Tuesday, 16 October 2012

Critique on Sophie Ryder's Sitting


Sophie Ryder
Sitting
2007

              
My attention was drawn to Sophie Ryder’s sculpture, Sitting. What had caught my eye was the detail in the muscle form of the back. I was fascinated with the figurative shape the artist had achieved considering the large size. Although I could not find exact dimensions of it, I would guess it to be around 15ft high. After working with wire myself during 3D classes, I feel I appreciate the sculpture more as I understand the difficulty of wire work. It is by far the most impressive sculpture I have seen in person because of this.
               I found it to be very similar to Sophie Ryder’s Crawling, a bronze sculpture created in 1999. The main difference being that this particular art work was sculpted to look as though it was made from machinery, almost robotic.

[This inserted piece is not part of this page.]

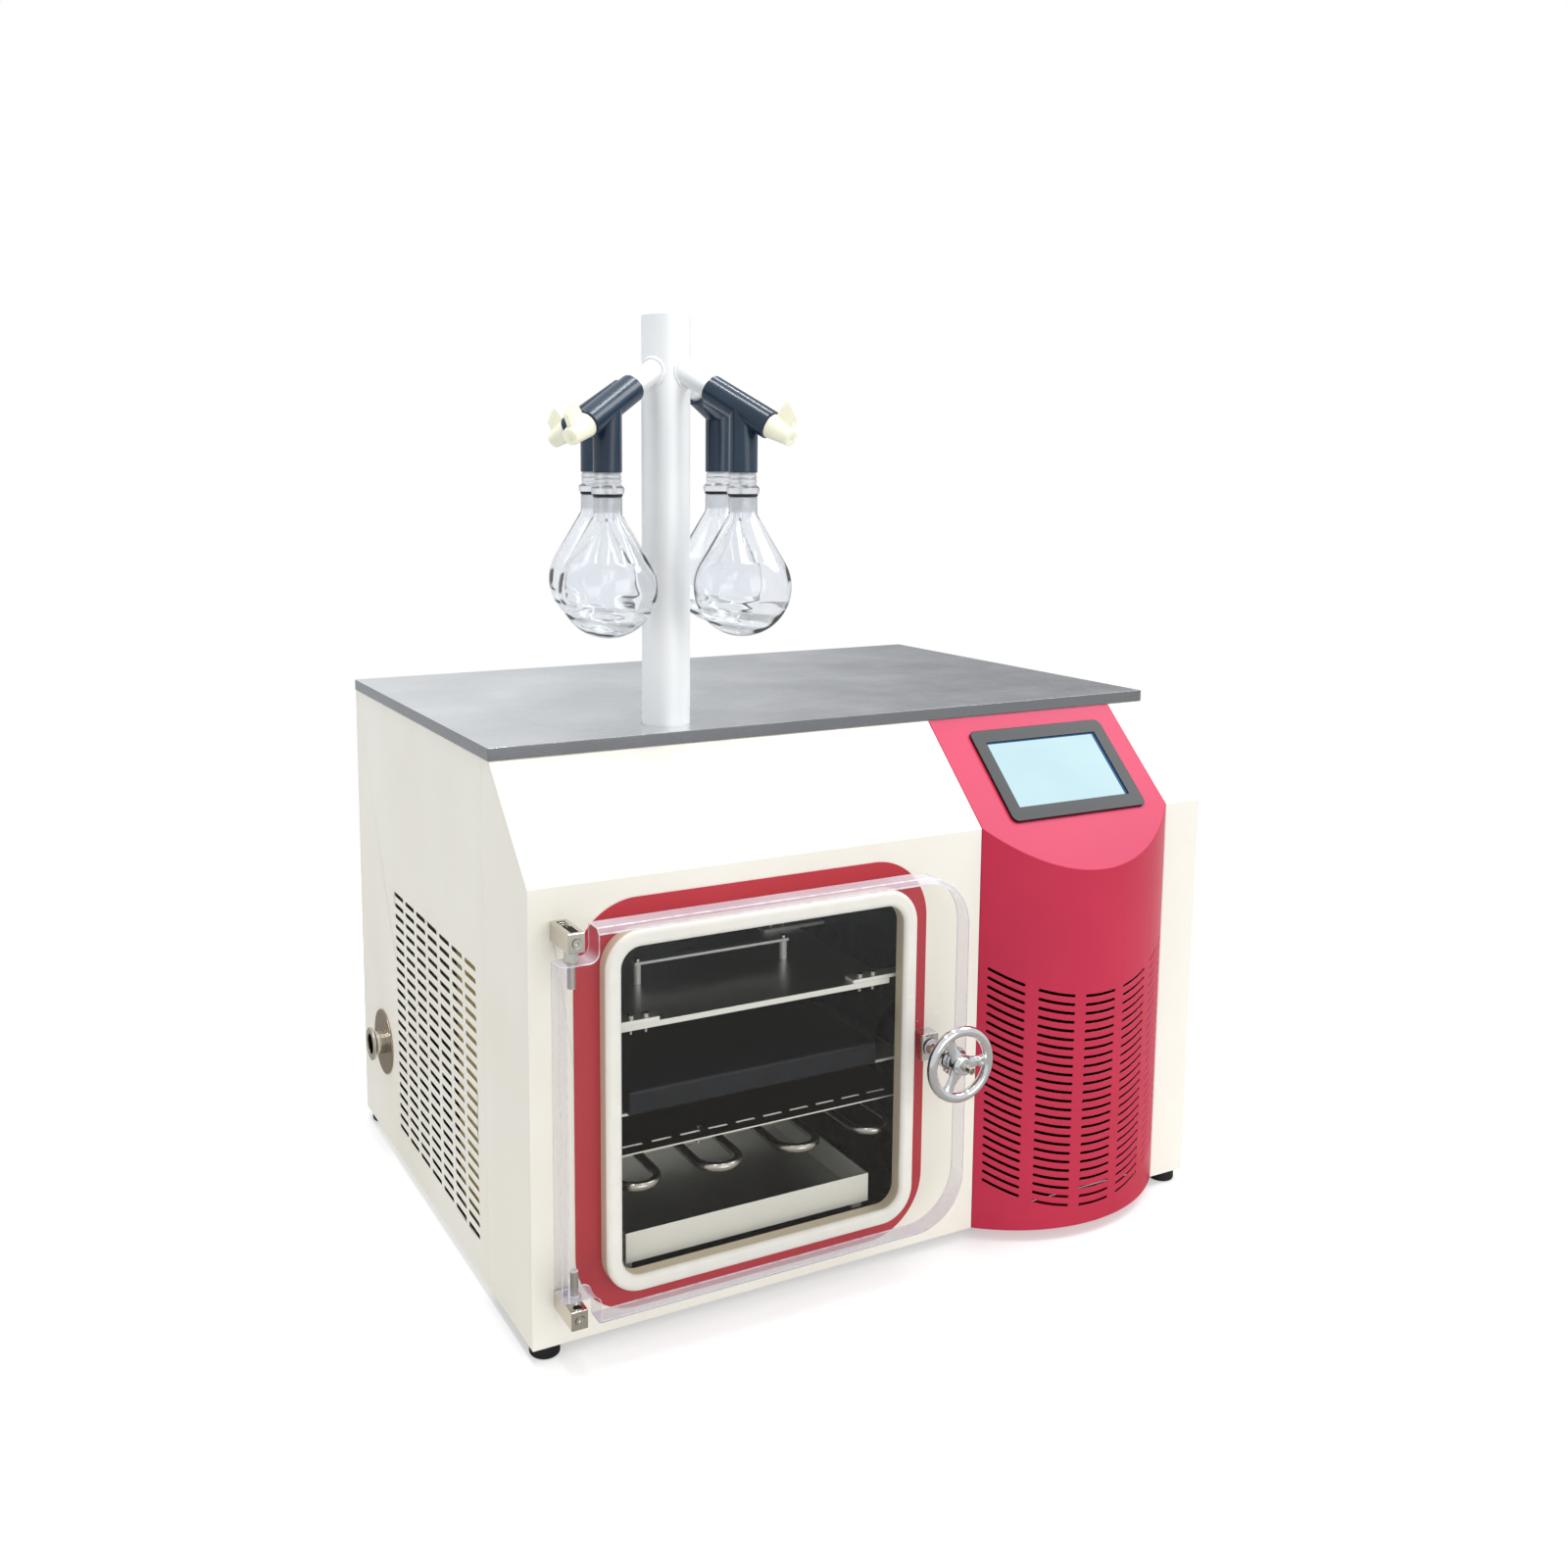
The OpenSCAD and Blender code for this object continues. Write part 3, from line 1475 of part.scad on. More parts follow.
module bracket_screw_holes() {
  for (p = bracket_screws) {
    translate([p[0], p[1], 0]) cylinder(d = shelf_screw_d + 2 * screw_hole_play, h = shell_h);
  }
}

module top_shelf() {
  y0 = chamber_front + shelf_inset;
  color(stainless)
  difference() {
    box(shelf_x, shelf_right, y0, y0 + shelf_d, shelf_z, shelf_z + shelf_t);
    bracket_screw_holes();
  }
}

module shelf_brackets() {
  z = shelf_z + shelf_t;
  color(stainless)
  difference() {
    for (y = [0, shelf_d - bracket_d], x = [chamber_x, chamber_right - bracket_l]) {
      box(x, x + bracket_l, chamber_front + shelf_inset + y, chamber_front + shelf_inset + y + bracket_d,
        z, z + bracket_t);
    }
    bracket_screw_holes();
  }
  // rails under the heated shelf
  color(stainless)
  for (right = [false, true]) {
    x0 = right ? heater_x + heater_w - rail_bite : chamber_x;
    x1 = right ? chamber_right : heater_x + rail_bite;
    box(x0, x1, chamber_front + shelf_inset + bracket_d, chamber_front + heater_d,
      heater_z - rail_t, heater_z);
  }
}

module shelf_handle() {
  post_w = 8;
  z = shelf_z + shelf_t;
  y = chamber_front + handle_y;
  color(stainless)
  difference() {
    union() {
      for (x = handle_posts) {
        translate([x, y, z]) cylinder(d = post_w, h = handle_h);
      }
      box(handle_x, handle_x + handle_l, y - handle_w / 2, y + handle_w / 2, z + handle_h,
        z + handle_h + handle_t);
    }
    for (x = handle_posts) {
      translate([x, y, z + handle_h + handle_t - shelf_screw_l - 1])
        cylinder(d = shelf_screw_d + 2 * screw_hole_play, h = shelf_screw_l + past);
    }
  }
}

module heating_shelf() {
  // a closed plate round its heating wires, with a rolled front edge
  edge = 3;
  y0 = chamber_front + shelf_inset + 8;
  color("#3c3e42")
  along_x(heater_x, heater_x + heater_w) {
    translate([y0 + edge, heater_z]) square([heater_d - edge, heater_t]);
    translate([y0, heater_z + edge]) square([edge + eps, heater_t - 2 * edge]);
    for (z = [heater_z + edge, heater_z + heater_t - edge]) {
      translate([y0 + edge, z]) circle(edge);
    }
  }
}

module baffle_plate() {
  lip = 10;
  front_gap = 14;
  slot_back = 15;  // slots from the plate's front edge
  y0 = chamber_front + front_gap;
  y1 = chamber_rear - lip;
  slot_y = y0 + slot_back;
  pitch = chamber_w / (baffle_slots + 1);
  color(stainless)
  difference() {
    union() {
      box(chamber_x, chamber_right, y0, y1, baffle_z, baffle_z + baffle_t);
      for (x = [chamber_x, chamber_right - baffle_t]) {
        box(x, x + baffle_t, y0, y1, baffle_z - lip, baffle_z + eps);
      }
    }
    up(baffle_z - past)
    linear_extrude(baffle_t + 2 * past)
    for (k = [1 : baffle_slots]) {
      slot(chamber_x + k * pitch - baffle_slot_l / 2, slot_y, baffle_slot_l, baffle_slot_w);
    }
    translate([baffle_screw_x, baffle_screw_y, baffle_z - past])
      cylinder(d = shelf_screw_d + 2 * screw_hole_play, h = baffle_t + 2 * past);
  }
}

module drip_tray() {
  y0 = chamber_front + 4;
  wall = 1.5;
  foot_back = 12;  // the feet stand back from the front edge
  z0 = chamber_z + drip_foot_h;
  color(stainless) {
    difference() {
      box(drip_x, drip_x + drip_w, y0, y0 + drip_d, z0, z0 + drip_h);
      box(drip_x + wall, drip_x + drip_w - wall, y0 + wall, y0 + drip_d - wall,
        z0 + wall, z0 + drip_h + past);
    }
    for (x = [drip_x, drip_x + drip_w - foot_back]) {
      box(x, x + foot_back, y0 + foot_back, y0 + drip_d, chamber_z, z0 + eps);
    }
  }
}

// --- refrigeration

coil_z = chamber_z + coil_up;
coil_pitch = (chamber_w - coil_left - coil_right) / (2 * coil_bends - 1);
coil_bend_r = coil_pitch / 2;
coil_x = chamber_x + coil_left + coil_bend_r;
coil_y = chamber_front + coil_front_gap + coil_bend_r + coil_tube_d / 2;  // front bends' centres
coil_rear = chamber_rear - coil_front_gap - coil_bend_r - coil_tube_d / 2; // rear bends' centres
coil_first = coil_x - coil_bend_r;
coil_last = coil_first + (2 * coil_bends - 1) * coil_pitch;
coil_ends = [coil_first, coil_last];

compressor_x = cab_w - compressor_from_right;
compressor_y = cab_d - compressor_from_rear;
compressor_foot_h = 10;
compressor_low = 2 * sheet + compressor_foot_h;
line_reach = compressor_d / 5;  // a line meets the shell this far off its middle
line_edge = line_reach - coil_tube_d / 2;  // the same to its nearer edge
line_end_x = compressor_x - sqrt(pow(compressor_d / 2, 2) - pow(line_edge, 2)) - seam_gap;

// Tube of a diameter that follows the coil's whole way
module coil_way(d) {
  for (k = [0 : 2 * coil_bends - 1]) {
    end = k == 0 || k == 2 * coil_bends - 1;
    x = coil_first + k * coil_pitch;
    if (!end) rod_y(x, coil_z, d, coil_y, coil_rear);
  }
  for (k = [0 : coil_bends - 1]) {
    translate([coil_x + k * 2 * coil_pitch, coil_y, coil_z])
      rotate([0, 0, 180]) rotate_extrude(angle = 180) translate([coil_bend_r, 0]) circle(d = d);
  }
  for (k = [0 : coil_bends - 2]) {
    translate([coil_x + (2 * k + 1) * coil_pitch, coil_rear, coil_z])
      rotate_extrude(angle = 180) translate([coil_bend_r, 0]) circle(d = d);
  }
  // both ends turn towards the compressor
  for (last = [false, true]) {
    x = last ? coil_last : coil_first;
    off = last ? -line_reach : line_reach;
    turn_y = compressor_y + off - coil_bend_r;
    rod_y(x, coil_z, d, coil_y, turn_y);
    translate([x + coil_bend_r, turn_y, coil_z]) rotate([0, 0, 90])
      rotate_extrude(angle = 90) translate([coil_bend_r, 0]) circle(d = d);
    rod_x(compressor_y + off, coil_z, d, x + coil_bend_r, line_end_x);
  }
}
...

               The body of the sculpture was fully covered in these machinesque parts. As impressive as Crawling is, I find the anatomy of Sitting to be more accurate. The curvature of what represents bone and muscle structure certainly assumes the role of a human body.

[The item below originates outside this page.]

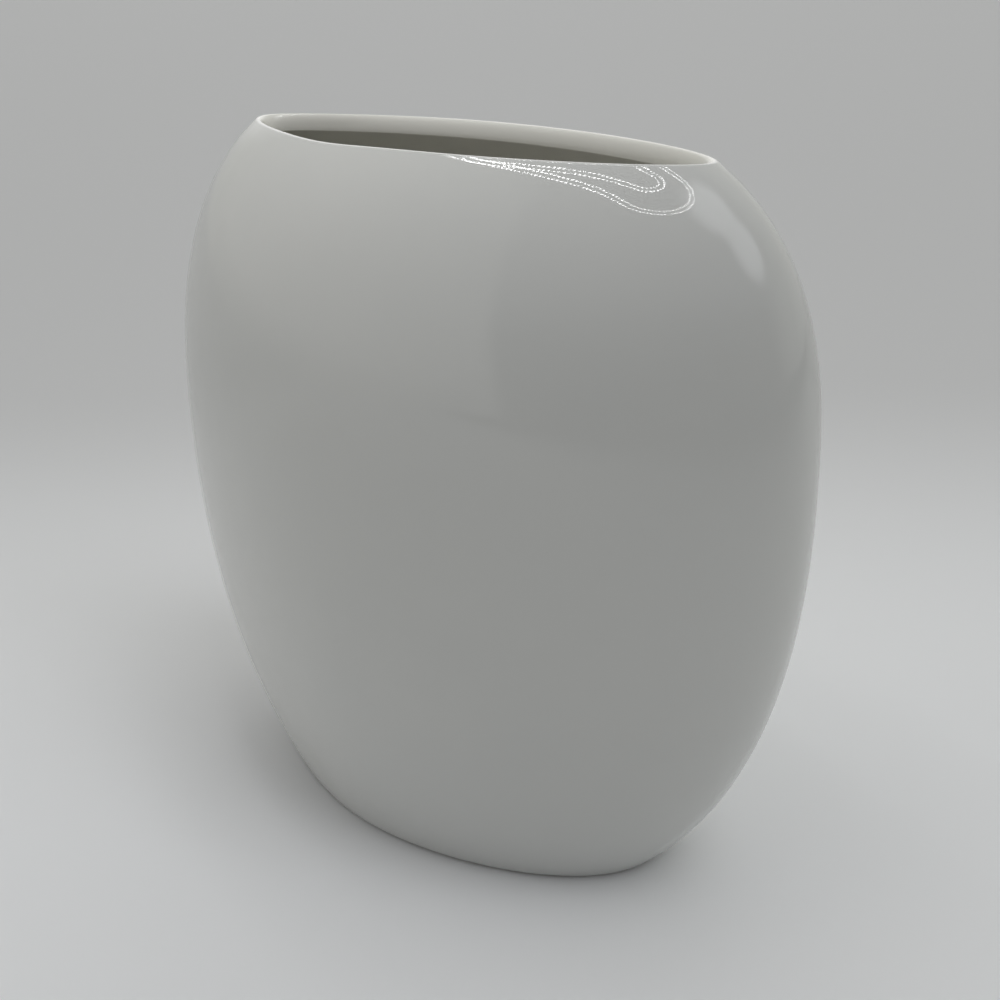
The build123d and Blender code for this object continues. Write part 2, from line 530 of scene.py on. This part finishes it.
def floor():
    """A square grid on the ground."""
    side = np.linspace(-FLOOR_REACH, FLOOR_REACH, FLOOR_PARTS + 1)
    count = len(side)
    faces = []
    for row in range(FLOOR_PARTS):
        for column in range(FLOOR_PARTS):
            first = row * count + column
            faces.append((first, first + 1, first + count + 1, first + count))
    sheet = placed("studio_floor", [(x, y, 0.0) for y in side for x in side], faces)
    material, n = material_nodes("studio_paper")
    shader = n.add("ShaderNodeBsdfPrincipled")
    shader.inputs["Roughness"].default_value = PAPER_ROUGHNESS
    near = n.mixed(n.ranged(n.noise(*PAPER_NOISE), *PAPER_RANGE), *FLOOR_NEAR)
    # Painted shade: the sheet turns darker far behind the vase
    colour = n.mixed(n.facing(FAR_AXIS, FAR_EDGE), near, FLOOR_FAR_PAINTED_SHADE)
    # Painted shade: in front of the vase the floor is dark for what lights the vase and is reflected in its
    # glaze
    painted_front_shade = n.reckoned("SUBTRACT", n.facing(FRONT_AXIS, FRONT_EDGE), n.in_view())
    n.link(n.mixed(painted_front_shade, colour, FLOOR_FRONT_PAINTED_SHADE), shader.inputs["Base Color"])
    n.link(n.bumped(n.noise(*FIBRE_NOISE), FIBRE_HEIGHT), shader.inputs["Normal"])
    n.link(shader.outputs["BSDF"], n.surface)
    sheet.data.materials.append(material)
    sheet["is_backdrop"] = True


floor()


# A lamp overhead: two long loops of light beads, each a double row, that narrow towards -X
LAMP_HEIGHT = 0.44
LAMP_LOOPS = (
    # right end's centre along X and Y and its radius, then the left end's, for the inner row of each loop
    ((0.098, -0.066), 0.0535, (-0.127, -0.010), 0.030),
    ((0.072, -0.056), 0.0175, (-0.100, -0.021), 0.030),
)
ROW_GAP = 0.0085
BEAD_PITCH, BEAD_RADIUS, BEAD_SIDES = 0.0055, 0.0016, 6
BEAD_LIGHT = 22.0


def loop_points(right_end, right_radius, left_end, left_radius):
    """Points a bead's pitch apart round the belt over two circles."""
    right, left = Vector(right_end), Vector(left_end)
    reach = right - left
    heading = atan2(reach.y, reach.x)
    lean = acos((left_radius - right_radius) / reach.length)

    def rim(centre, radius, angle):
        return centre + Vector((cos(angle), sin(angle))) * radius

    corners = []
    for centre, radius, start, turn in (
        (right, right_radius, heading - lean, 2 * lean),
        (left, left_radius, heading + lean, 2 * (pi - lean)),
    ):
        parts = max(2, int(radius * turn / BEAD_PITCH))
        corners += [rim(centre, radius, start + turn * k / parts) for k in range(parts + 1)]
    for start, finish in zip(corners, corners[1:] + corners[:1]):
        parts = max(1, round((finish - start).length / BEAD_PITCH))
        for k in range(parts):
            yield start.lerp(finish, k / parts)


def lamp():
    """The beads as small flat faces that light the side below them and let light through from above."""
    points, faces = [], []
    for right, right_radius, left, left_radius in LAMP_LOOPS:
        for gap in (0, ROW_GAP):
            for middle in loop_points(right, right_radius + gap, left, left_radius + gap):
                first = len(points)
                for k in range(BEAD_SIDES):
                    angle = -2 * pi * k / BEAD_SIDES
                    across, along = BEAD_RADIUS * cos(angle), BEAD_RADIUS * sin(angle)
                    points.append((middle.x + across, middle.y + along, LAMP_HEIGHT))
                faces.append(tuple(range(first, first + BEAD_SIDES)))
    beads = placed("lamp_beads", points, faces)
    material, n = material_nodes("lamp_beads")
    light = n.add("ShaderNodeEmission")
    light.inputs["Strength"].default_value = BEAD_LIGHT
    clear = n.add("ShaderNodeBsdfTransparent")
    choose = n.add("ShaderNodeMixShader")
    n.link(n.add("ShaderNodeNewGeometry").outputs["Backfacing"], choose.inputs[0])
    n.link(light.outputs[0], choose.inputs[1])
    n.link(clear.outputs[0], choose.inputs[2])
    n.link(choose.outputs[0], n.surface)
    beads.data.materials.append(material)
    beads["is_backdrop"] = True


lamp()


# Soft light from all round: an even tent that is brighter to one side, comes down to the floor's level at
# the skyline and is dim overhead, with a low light behind, a window of two panes and a dim opening in front.
# The camera itself sees a plain distance instead. Edges are the cosines between which each part fades in.
TENT = (0.57, 0.573, 0.54)
SIDE, SIDE_AT, SIDE_EDGE = (0.72, 0.715, 0.69), (-0.68, -0.71, 0.17), (0.5, 0.95)
SKYLINE, SKYLINE_EDGE = (0.5, 0.503, 0.485), (0.0, 0.18)
CEILING, CEILING_EDGE = (0.3, 0.3, 0.31), (0.84, 0.98)
OPENING, OPENING_TOP_EDGE = (0.05, 0.05, 0.05), (0.3, 0.6)
OPENING_LEFT, OPENING_LEFT_EDGE = (0.942, 0.042, 0.332), (-0.02, 0.05)
OPENING_RIGHT, OPENING_RIGHT_EDGE = (0.174, -0.985, 0.0), (-0.3, 0.15)
BACK, BACK_AT, BACK_EDGE = (1.15, 1.15, 1.14), (-0.66, 0.62, 0.424), (0.86, 0.97)
WINDOW, WINDOW_EDGE = (2.2, 2.25, 2.3), (0.955, 0.992)
WINDOW_PANES = ((0.67, 0.11, 0.734), (0.38, 0.0, 0.925))
DISTANCE = (0.5, 0.505, 0.51)


def studio_light():
    """The sky of soft light, as the world's background."""
    world = bpy.data.worlds.new("studio")
    bpy.context.scene.world = world
    n = Nodes(world, "ShaderNodeOutputWorld", "Generated")
    sky = n.mixed(n.facing(SIDE_AT, SIDE_EDGE), TENT, SIDE)
    sky = n.mixed(n.facing(UP, SKYLINE_EDGE), SKYLINE, sky)
    sky = n.mixed(n.facing(UP, CEILING_EDGE), sky, CEILING)
    left_edge = n.facing(OPENING_LEFT, OPENING_LEFT_EDGE)
    right_edge = n.facing(OPENING_RIGHT, OPENING_RIGHT_EDGE)
    front = n.mixed(n.facing(UP, OPENING_TOP_EDGE), OPENING, CEILING)
    sky = n.mixed(n.reckoned("MULTIPLY", left_edge, right_edge), sky, front)
    sky = n.mixed(n.facing(BACK_AT, BACK_EDGE), sky, BACK)
    for pane in WINDOW_PANES:
        sky = n.mixed(n.facing(pane, WINDOW_EDGE), sky, WINDOW)
    background = n.add("ShaderNodeBackground")
    n.link(n.mixed(n.in_view(), sky, DISTANCE), background.inputs["Color"])
    n.link(background.outputs["Background"], n.surface)


studio_light()


# Camera: where the photograph was taken from, in heights of the vase and in radians, found from the outline
CAMERA_AT = (1.35881785, -1.29950857, 1.21993967)
YAW, PITCH, ROLL = 0.77895058, 0.38349671, -0.01164736
FOCAL_PIXELS, FRAME_PIXELS, SENSOR = 1336.06, 1000, 36.0
NEAREST, FARTHEST = 0.01, 3 * FLOOR_REACH

forward = Vector((-sin(YAW) * cos(PITCH), cos(YAW) * cos(PITCH), -sin(PITCH)))
level_right = forward.cross(Vector(UP)).normalized()
level_up = level_right.cross(forward)
right = level_right * cos(ROLL) + level_up * sin(ROLL)
up = level_up * cos(ROLL) - level_right * sin(ROLL)
camera = bpy.data.objects.new("camera", bpy.data.cameras.new("camera"))
camera.data.sensor_width = SENSOR
camera.data.lens = SENSOR * FOCAL_PIXELS / FRAME_PIXELS
camera.data.clip_start = NEAREST
camera.data.clip_end = FARTHEST
turned = Matrix((right, up, -forward)).transposed().to_4x4()
camera.matrix_world = Matrix.Translation(Vector(CAMERA_AT) * HEIGHT * MM) @ turned
bpy.context.scene.collection.objects.link(camera)
bpy.context.scene.camera = camera
bpy.context.scene.view_settings.view_transform = "Standard"


def plain(bounds):
    """Bounds as plain lists of numbers."""
    if isinstance(bounds, (int, float)):
        return float(bounds)
    if isinstance(bounds, dict):
        return {key: plain(value) for key, value in bounds.items()}
    return [plain(value) for value in bounds]


{"cad": plain(cad_box), "visual": plain(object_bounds())}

   I sculpt characters and beings – the dogs, the hares, the Minotaur’s – are all characters beyond animal form. I am not interested in making a replica. If you would put a real hare next to one of mine you would see great differences  – Sophie Ryder,
www.sophieryder.net/
  The only thing I disliked about Sitting was that it was split in two. I suppose most people find that to be the alluring thing about it, but personally I feel it down grades the beauty of the sculpture. When viewing from the side, I feel it pulls the attention away from the detail of the form.
Sophie Ryder’s most famous art works are that of the lady-hare. She began the Lady-hare when looking for a partner for the Minotaur’s she would sculpt. She wanted to use the body of a female, and when choosing what head would suit best she decided the hare was most fitting. The bodies of these hare’s were based on the body of Sophie Ryder herself, so it could be argued that the lady-hare is partly a self-portrait. The more developed the sculptures became, the more the artist made the head appear to be a mask, so that it was more clear the body was that of a human underneath.
   I will consider Sophie Ryder’s sculptures for influence in my own abstraction work. I may reverse the role and use a human head with an animals body. I will try to focus my attention to the anatomy of the body as closely as possible in the style of Sophie Ryder.